Surface effects in magnetic superconductors with a spiral magnetic structure

We consider a magnetic superconductor (MS) with a spiral magnetic structure. On the basis of generalized Eilenberger and Usadel equations, we show that near the boundary of the MS with an insulator (I) or vacuum, the condensate (Gor’kov’s) Green’s functions are disturbed by boundary conditions and differ essentially from their values in the bulk. Corrections to the bulk quasiclassical Green’s functions oscillate with the period of the magnetic spiral, $2\pi ∕Q$, and decay inside the superconductor over a length of the order $v_F∕2\pi T$ (ballistic limit) or $\sqrt{D∕\pi T}$ (diffusive limit), where $Q$ is the wave vector of the magnetic spiral, $D=v_{F}l∕3$ is the diffusion coefficient, $v_F$ is the Fermi velocity, and $l$ is the mean free path. We calculate the dc Josephson current in a MS/I/MS tunnel junction and show that the critical Josephson current differs substantially from that obtained with the help of the tunnel Hamiltonian method and bulk Green’s functions.

Figure 1

Contributions of the singlet (solid line) and triplet $S_z=0$ (dotted line) components to the Josephson critical current as a function of the exchange field. This dependence has been obtained on the basis of bulk quasiclassical Green’s functions and corresponds to the tunnel Hamiltonian method. The critical current $I_c\left(h\right)$ and the exchange field $h$ are plotted in units of $I_c\left(0\right)$ and $D{Q}^2∕2$, respectively. The temperature is chosen to be equal to $T=0.1D{Q}^2∕2\pi$.

Figure 2

Contributions of the singlet (solid line) and triplet (dotted lines) components to the Josephson critical current as a function of the exchange field $h$. The upper and lower dotted curves correspond to the triplet $\mid S_z\mid =1$ and $S_z=0$ condensate components. These curves are plotted on the basis of Eq. (29).
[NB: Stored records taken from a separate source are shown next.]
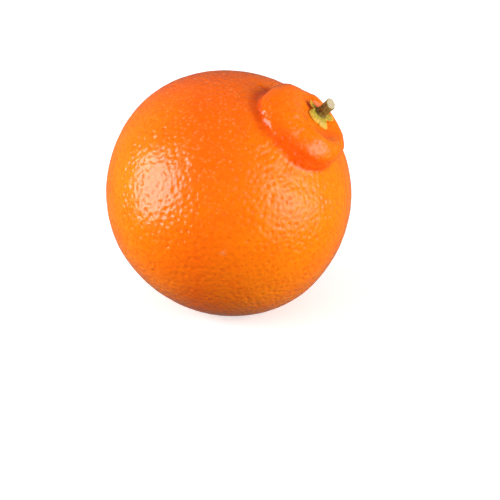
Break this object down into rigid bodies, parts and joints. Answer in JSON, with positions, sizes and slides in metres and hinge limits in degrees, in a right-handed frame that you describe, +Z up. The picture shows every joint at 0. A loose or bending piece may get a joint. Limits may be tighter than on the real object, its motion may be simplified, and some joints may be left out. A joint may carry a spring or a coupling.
{
  "type": "tangelo",
  "caption": "Whole tangelo, a round orange citrus fruit with a lobed neck, a dried calyx and a short cut stem, lying on its small flat spot.",
  "frame": {"origin": "middle of the small flat spot the fruit rests on, under the fruit's centre", "axes": "+Z up, away from the surface it rests on; -Y is the side that shows the neck from the front; the stem leans 41 degrees from +Z, mostly towards +X"},
  "size_m": [0.0798, 0.0796, 0.0796],
  "materials": {
    "rind": "waxy glossy citrus rind with fine oil-gland pits",
    "calyx": "dry, matt, yellow-green to ochre",
    "stem_bark": "matt brown-green bark with a pale cut end"
  },
  "bodies": {
    "root": {"fruit": "rind", "calyx": "calyx", "stem": "stem_bark"}
  },
  "joints": []
}
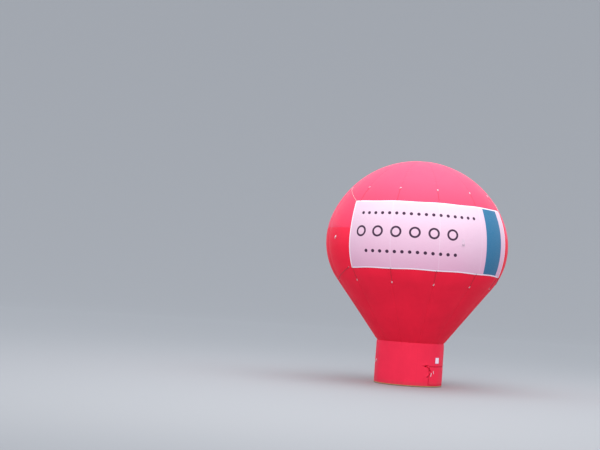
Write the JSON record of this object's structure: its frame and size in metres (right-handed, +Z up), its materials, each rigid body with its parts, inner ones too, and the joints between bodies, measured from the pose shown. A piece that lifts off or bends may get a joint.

The normalization units are the same as in Fig. 1.

Figure 3

The total critical current versus the exchange field obtained on the basis of the bulk Green’s functions (solid line) and of the Green’s functions taken at the MS/I interface (dotted line). The solid line corresponds to the tunnel Hamiltonian method. The normalization units are the same as in Fig. 1.